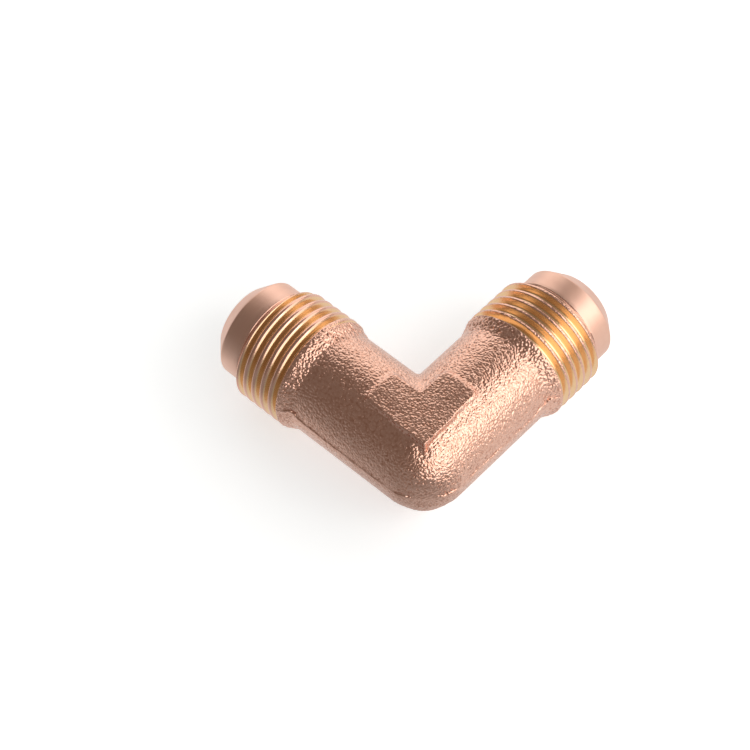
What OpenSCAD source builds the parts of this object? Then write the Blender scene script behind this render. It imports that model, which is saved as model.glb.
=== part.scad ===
// 90-degree flare union elbow, one brass forging with two machined 45-degree
// flare ends. Both leg axes lie in the XY plane and cross at the origin: one
// leg runs along +X, the other along +Y, and +Z is up out of the elbow.

/* [Flare thread] */
// Major diameter of the male flare thread, 5/8 inch
thread_d = 15.875; // [15.7:0.025:16.0]
// Pitch of the flare thread, 18 turns per inch
thread_pitch = 1.4111; // [1.38:0.0001:1.45]
// Radial depth of the thread grooves
thread_depth = 0.76; // [0.5:0.01:0.76]
// Width of the flat on each thread crest
crest_flat = 0.36; // [0.25:0.01:0.4]
// Number of grooves along the thread
thread_grooves = 5; // [4:1:5]
// Distance from the leg crossing to the start of the thread
thread_start = 16.8; // [16.7:0.1:17.0]

/* [Flare nose] */
// Diameter of the plain nose in front of the thread
nose_d = 13.5; // [13.2:0.05:13.8]
// Distance from the leg crossing to the back of the nose
nose_start = 25.1; // [25.1:0.05:25.6]
// Centre-to-end length of each leg
centre_to_end = 29.97; // [29.7:0.01:30.4]
// Outer diameter of the small end face of the 45-degree seat
seat_end_d = 9.42; // [9.0:0.02:10.0]

/* [Flow passage] */
// Diameter of the drilled bore in each leg
bore_d = 7.14; // [6.0:0.02:7.6]
// How far each drill's full diameter runs past the crossing
bore_overrun = 2.0; // [1.0:0.1:2.6]
// Included angle of the drill point
drill_point_angle = 118; // [110:1:135]

/* [Forged body] */
// Diameter of the plain round legs
leg_d = 14.18; // [13.9:0.02:14.2]
// Distance from the leg crossing to the start of the flared collar
collar_start = 15.1; // [14.8:0.1:15.4]
// Diameter of the collar where it meets the thread
collar_d = 15.7; // [15.2:0.05:15.7]
// Length of the straight band at the collar's large end
collar_band = 0.2; // [0.1:0.05:0.4]
// Radius of the ball that rounds the outside corner of the elbow
corner_r = 7.4; // [7.3:0.05:8.0]
// Distance from the leg crossing to the blunt face of the outside corner
corner_flat = 7.15; // [7.0:0.05:7.25]

/* [Wrench pads] */
// Distance between the upper and the lower wrench pad
pad_across = 14.3; // [14.3:0.02:14.6]
// Width of each arm of the L-shaped pad
pad_w = 5.1; // [4.4:0.1:5.8]
// Reach of each pad arm from the leg crossing
pad_reach = 7.05; // [6.4:0.05:8.0]
// Corner radius at the ends of the pad arms
pad_corner_r = 0.7; // [0.4:0.1:1.2]

/* [Trimmed flash line] */
// Height of the trimmed flash ridge above the leg
flash_h = 0.12; // [0.08:0.01:0.2]
// Thickness of the trimmed flash ridge
flash_t = 0.5; // [0.3:0.05:0.8]

/* [Hidden] */
$fn = 96;
leg_r = leg_d / 2;
bore_r = bore_d / 2;
thread_r = thread_d / 2;
root_r = thread_r - thread_depth;
nose_r = nose_d / 2;
seat_r = seat_end_d / 2;
pad_z = pad_across / 2;
seat_start = centre_to_end - (nose_r - seat_r);
drill_tip = bore_r / tan(drill_point_angle / 2);
// length of the flared part of the collar
collar_len = thread_start - collar_band - collar_start;
// flat at the bottom of a 60-degree groove
groove_root = thread_pitch - crest_flat - 2 * thread_depth * tan(30);
crest_end = thread_start + crest_flat + thread_grooves * thread_pitch;
// the lead chamfer falls from the last crest to just above the nose
lead_r = nose_r + 0.15;
forged = [0.72, 0.52, 0.42];
cut_brass = [0.83, 0.62, 0.30];
turned = [0.84, 0.66, 0.55];

// Lays a profile made around Z along +X.
module along_x() {
    rotate([0, 90, 0]) children();
}

// Lays a profile made around Z along +Y.
module along_y() {
    rotate([-90, 0, 0]) children();
}

// One leg of the forging around +Z: plain round, then the flared collar.
module leg_blank() {
    rotate_extrude()
        polygon([
            [0, 0],
            [leg_r, 0],
            [leg_r, collar_start],
            [leg_r + (collar_d / 2 - leg_r) * 0.15, collar_start + collar_len * 0.30],
            [leg_r + (collar_d / 2 - leg_r) * 0.75, collar_start + collar_len * 0.75],
            [collar_d / 2, thread_start - collar_band],
            [collar_d / 2, thread_start],
            [0, thread_start]
        ]);
}

// The drilled passage of one leg around +Z, with its drill point behind.
module drilling(far_end) {
    rotate_extrude()
        polygon([
            [0, -bore_overrun - drill_tip],
            [bore_r, -bore_overrun],
            [bore_r, far_end],
            [0, far_end]
        ]);
}

// Half-space behind a flat that faces away from both legs.
module behind_flat(distance) {
    rotate([0, 0, 45]) translate([-distance, -20, -20]) cube(40);
}

// Outside corner of the elbow: the mitre of both legs rounded by a ball,
// with the blunt face left where the flash was trimmed.
module elbow_corner() {
    intersection() {
        behind_flat(corner_flat);
        translate([-leg_r - 1, 0, 0]) along_x() cylinder(r = leg_r, h = leg_r + 1);
        translate([0, -leg_r - 1, 0]) along_y() cylinder(r = leg_r, h = leg_r + 1);
        sphere(r = corner_r);
    }
}

// Outline of one pad arm along +X with round corners at its end.
module pad_arm() {
    half = pad_w / 2;
    union() {
        translate([-half, -half]) square([pad_reach + half - pad_corner_r, pad_w]);
        translate([-half, -half + pad_corner_r])
            square([pad_reach + half, pad_w - 2 * pad_corner_r]);
        for (side = [-1, 1])
            translate([pad_reach - pad_corner_r, side * (half - pad_corner_r)])
                circle(r = pad_corner_r, $fn = 48);
    }
}

// L-shaped flats for the wrench, on the top and on the bottom.
module wrench_pads() {
    translate([0, 0, -pad_z])
        linear_extrude(height = pad_across)
            union() {
                pad_arm();
                mirror([1, -1]) pad_arm();
            }
}

// Low ridge left on the middle plane where the flash was trimmed off.
module flash_ridge() {
    edge = leg_r + flash_h;
    translate([0, 0, -flash_t / 2])
        linear_extrude(height = flash_t)
            union() {
                translate([0, -edge]) square([collar_start + 0.4, 2 * edge]);
                translate([-edge, 0]) square([2 * edge, collar_start + 0.4]);
                intersection() {
                    translate([-edge, -edge]) square([edge + 1, edge + 1]);
                    circle(r = corner_r + flash_h);
                    rotate(45) translate([-corner_flat - flash_h, -20]) square(40);
                }
            }
}

module forged_elbow_body() {
    color(forged)
        difference() {
            union() {
                along_x() leg_blank();
                along_y() leg_blank();
                elbow_corner();
                wrench_pads();
                flash_ridge();
            }
            along_x() drilling(thread_start + 1);
            along_y() drilling(thread_start + 1);
        }
}

// Threaded length of one leg around +Z: grooves, lead chamfer, flow bore.
module flare_thread() {
    groove_side = thread_depth * tan(30);
    rotate_extrude()
        polygon(concat(
            [[bore_r, thread_start], [thread_r, thread_start]],
            [for (i = [0 : thread_grooves - 1])
                let (t = thread_start + crest_flat + i * thread_pitch)
                each [
                    [thread_r, t],
                    [root_r, t + groove_side],
                    [root_r, t + groove_side + groove_root],
                    [thread_r, t + thread_pitch - crest_flat]
                ]],
            [
                [thread_r, crest_end],
                [lead_r, min(crest_end + (thread_r - lead_r), nose_start - 0.05)],
                [lead_r, nose_start],
                [bore_r, nose_start]
            ]
        ));
}

// Plain nose with the 45-degree flare seat, around +Z.
module flare_nose() {
    rotate_extrude()
        polygon([
            [bore_r, nose_start],
            [nose_r, nose_start],
            [nose_r, seat_start],
            [seat_r, centre_to_end],
            [bore_r, centre_to_end]
        ]);
}

module inlet_flare_thread() {
    color(cut_brass) along_x() flare_thread();
}

module inlet_flare_nose() {
    color(turned) along_x() flare_nose();
}

module outlet_flare_thread() {
    color(cut_brass) along_y() flare_thread();
}

module outlet_flare_nose() {
    color(turned) along_y() flare_nose();
}

forged_elbow_body();
inlet_flare_thread();
inlet_flare_nose();
outlet_flare_thread();
outlet_flare_nose();
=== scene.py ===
import math

import bmesh
import bpy
import numpy as np
from mathutils import Matrix, Vector


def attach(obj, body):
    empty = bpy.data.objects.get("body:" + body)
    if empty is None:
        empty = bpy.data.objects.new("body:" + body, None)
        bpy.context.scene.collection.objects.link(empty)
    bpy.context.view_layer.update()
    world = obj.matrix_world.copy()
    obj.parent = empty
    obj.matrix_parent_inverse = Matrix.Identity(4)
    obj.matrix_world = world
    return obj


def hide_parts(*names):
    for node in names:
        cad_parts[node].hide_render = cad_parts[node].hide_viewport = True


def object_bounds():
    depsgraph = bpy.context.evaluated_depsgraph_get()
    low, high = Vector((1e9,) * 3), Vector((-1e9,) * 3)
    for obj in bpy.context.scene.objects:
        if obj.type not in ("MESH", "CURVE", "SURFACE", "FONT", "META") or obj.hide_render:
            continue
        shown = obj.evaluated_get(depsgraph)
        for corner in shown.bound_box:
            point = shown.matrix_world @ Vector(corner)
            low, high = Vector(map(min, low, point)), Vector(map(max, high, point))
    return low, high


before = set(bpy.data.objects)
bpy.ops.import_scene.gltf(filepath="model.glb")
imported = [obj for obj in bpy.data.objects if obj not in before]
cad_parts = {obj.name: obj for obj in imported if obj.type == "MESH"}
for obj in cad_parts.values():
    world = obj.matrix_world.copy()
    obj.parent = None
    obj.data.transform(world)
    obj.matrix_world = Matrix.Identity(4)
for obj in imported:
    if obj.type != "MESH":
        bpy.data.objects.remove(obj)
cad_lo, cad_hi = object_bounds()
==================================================
- **WHAT IS ASKED**:
Begin at the line that has "forged_elbow_body();"; stop after the line that has "low, high = Vector((1e9,)". Copy every line in that span exactly.

- **CORRECT RESULT**:
forged_elbow_body();
inlet_flare_thread();
inlet_flare_nose();
outlet_flare_thread();
outlet_flare_nose();
=== scene.py ===
import math

import bmesh
import bpy
import numpy as np
from mathutils import Matrix, Vector


def attach(obj, body):
    empty = bpy.data.objects.get("body:" + body)
    if empty is None:
        empty = bpy.data.objects.new("body:" + body, None)
        bpy.context.scene.collection.objects.link(empty)
    bpy.context.view_layer.update()
    world = obj.matrix_world.copy()
    obj.parent = empty
    obj.matrix_parent_inverse = Matrix.Identity(4)
    obj.matrix_world = world
    return obj


def hide_parts(*names):
    for node in names:
        cad_parts[node].hide_render = cad_parts[node].hide_viewport = True


def object_bounds():
    depsgraph = bpy.context.evaluated_depsgraph_get()
    low, high = Vector((1e9,) * 3), Vector((-1e9,) * 3)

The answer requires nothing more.